## [DATA SUPPLIED]

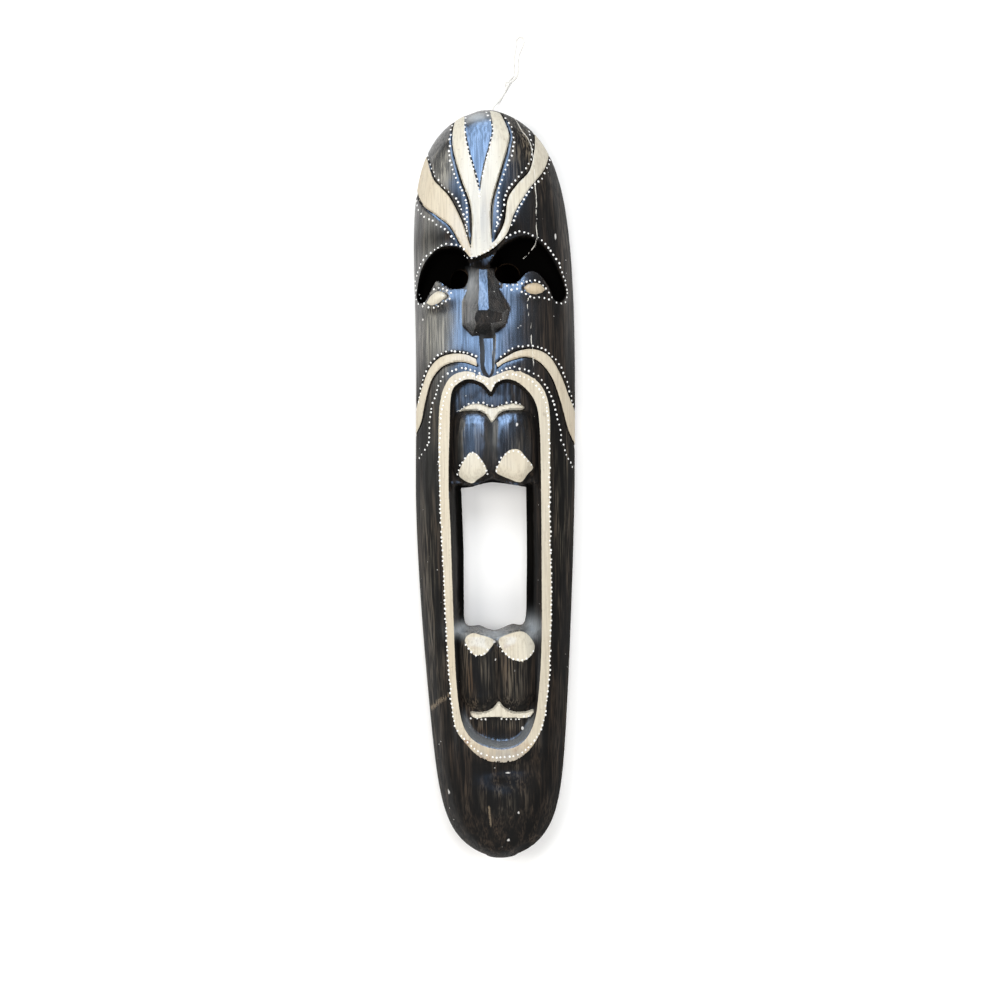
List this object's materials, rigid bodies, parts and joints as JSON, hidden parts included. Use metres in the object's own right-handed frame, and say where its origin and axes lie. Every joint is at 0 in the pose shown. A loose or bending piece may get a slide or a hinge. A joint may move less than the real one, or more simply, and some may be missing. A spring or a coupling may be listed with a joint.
{
  "type": "carved wooden wall mask",
  "caption": "Long carved wooden mask with a gaping mouth, cut-through eyes, hollow back, light bands edged with painted dots and a hanging string.",
  "frame": {"origin": "middle of the mask's outline, on the plane of its flat back rim", "axes": "+Y towards the top of the head, +X to the viewer's right, +Z out of the face; the mask lies on its back"},
  "size_m": [0.2177, 1.1007, 0.0998],
  "materials": {
    "stained_wood": "dark brown-black stain, rubbed semi-gloss; carved bands left as bare cream wood",
    "white_string": "twisted white string",
    "cream_wood": "bare light wood, matt",
    "dot_paint": "thick white paint drops"
  },
  "bodies": {
    "root": {"carved_mask": "stained_wood", "hanging_cord": "white_string", "hanging_cord_loop": "white_string", "cord_knot": "white_string"}
  },
  "joints": []
}
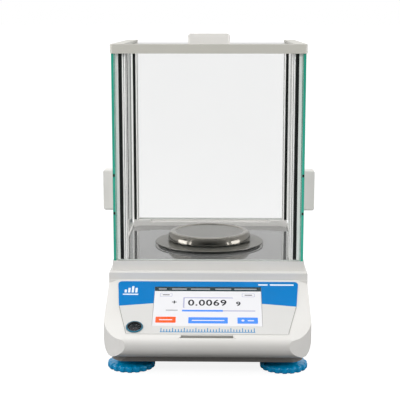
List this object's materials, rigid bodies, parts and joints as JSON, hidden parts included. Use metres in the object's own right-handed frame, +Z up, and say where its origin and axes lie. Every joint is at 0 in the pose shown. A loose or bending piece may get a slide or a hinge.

## [BRIEF]
Exactly reproduce every line found in the records.

## [WRITTEN ANSWER]
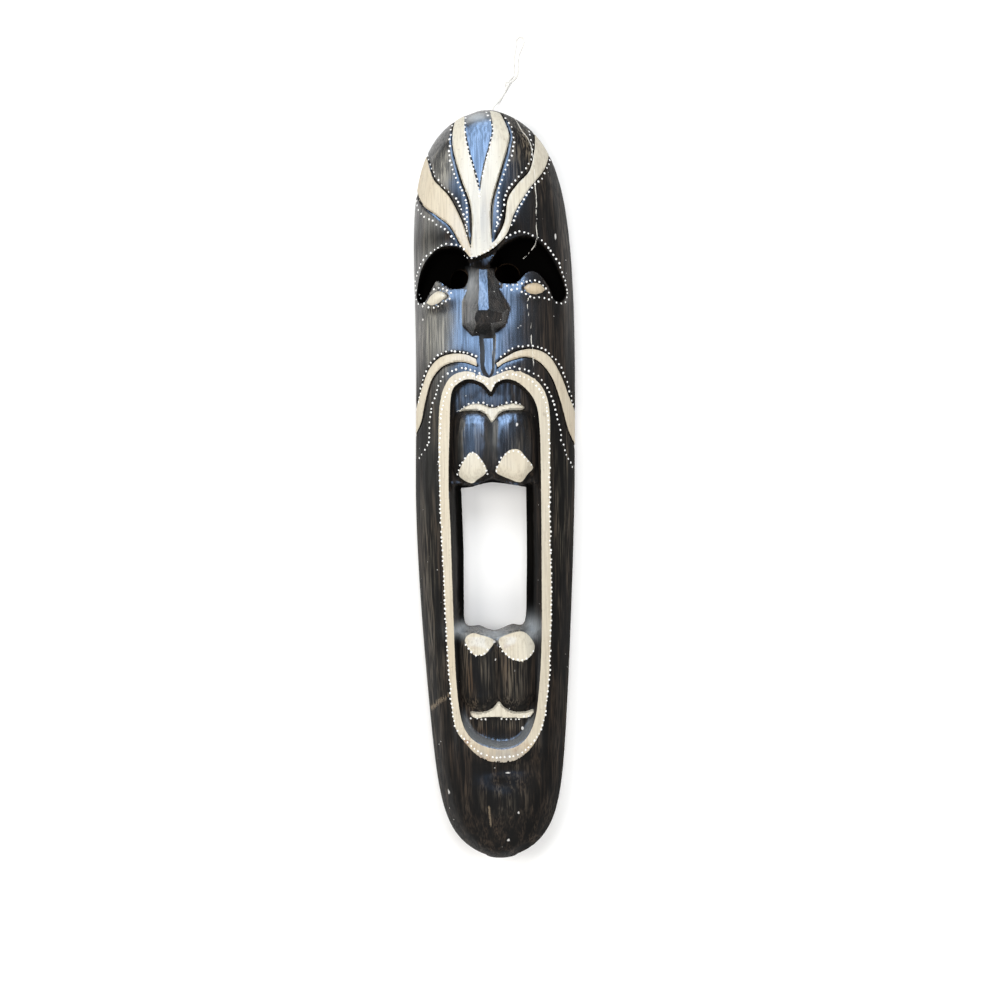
List this object's materials, rigid bodies, parts and joints as JSON, hidden parts included. Use metres in the object's own right-handed frame, and say where its origin and axes lie. Every joint is at 0 in the pose shown. A loose or bending piece may get a slide or a hinge. A joint may move less than the real one, or more simply, and some may be missing. A spring or a coupling may be listed with a joint.
{
  "type": "carved wooden wall mask",
  "caption": "Long carved wooden mask with a gaping mouth, cut-through eyes, hollow back, light bands edged with painted dots and a hanging string.",
  "frame": {"origin": "middle of the mask's outline, on the plane of its flat back rim", "axes": "+Y towards the top of the head, +X to the viewer's right, +Z out of the face; the mask lies on its back"},
  "size_m": [0.2177, 1.1007, 0.0998],
  "materials": {
    "stained_wood": "dark brown-black stain, rubbed semi-gloss; carved bands left as bare cream wood",
    "white_string": "twisted white string",
    "cream_wood": "bare light wood, matt",
    "dot_paint": "thick white paint drops"
  },
  "bodies": {
    "root": {"carved_mask": "stained_wood", "hanging_cord": "white_string", "hanging_cord_loop": "white_string", "cord_knot": "white_string"}
  },
  "joints": []
}
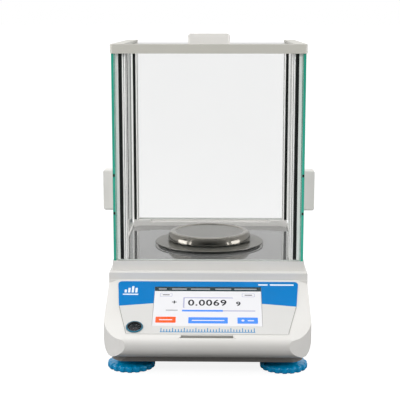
List this object's materials, rigid bodies, parts and joints as JSON, hidden parts included. Use metres in the object's own right-handed frame, +Z up, and say where its origin and axes lie. Every joint is at 0 in the pose shown. A loose or bending piece may get a slide or a hinge.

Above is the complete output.